Accelerating Training Using Multi GPUs¶
Experimental¶
The Training Environment: Athena
Training Data: A subset was random selected 1000 samples from HKUST training dataset.
Network: LAS
Model
Primary Network Configuration: NUM_EPOCHS
1, BATCH_SIZE
10
The training time is changed by different number of server and GPU when using Horovod
+Tensorflow
. At the same time, the training data and network structure etc still keep same to train one epoch.
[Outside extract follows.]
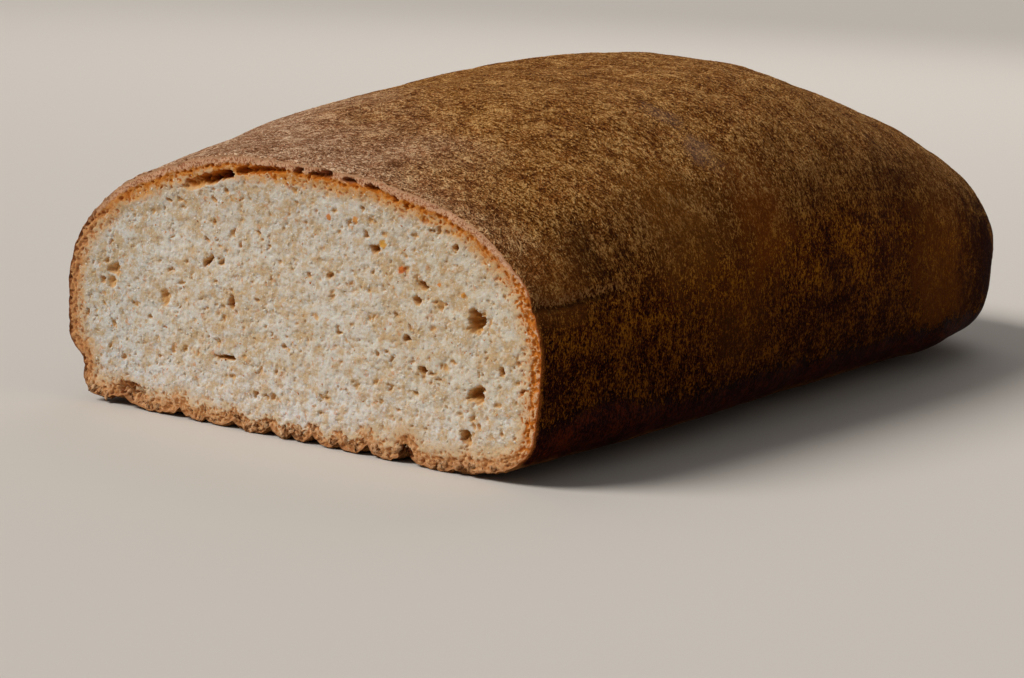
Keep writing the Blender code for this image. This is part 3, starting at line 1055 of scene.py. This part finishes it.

These results of experiment are shown below:
The training time using Horovod
+Tensorflow
(Character)¶
Server and GPU number | 1S - 1GPU | 1S - 2GPU | 1S - 3GPU | 1S - 4GPU | 2S - 2GPU | 2S - 4GPU | 2S - 6GPU | 2S - 8GPU |
---|---|---|---|---|---|---|---|---|
Training time(s/1 epoch) | 121.409 | 83.111 | 61.607 | 54.507 | 82.486 | 49.888 | 33.333 | 28.101 |
The Result Analysis¶
As shown in Table above, training time gets shorter when more GPUs are used. The speedup using four GPU is 2.2 times compared to using one GPU.
The communication overhead is really small between difference server using
Horovod
. We have trained model with same structure respectively using 1 servers with 2 GPUs and using 2 servers with 1 GPU each. The total training time is almost the same.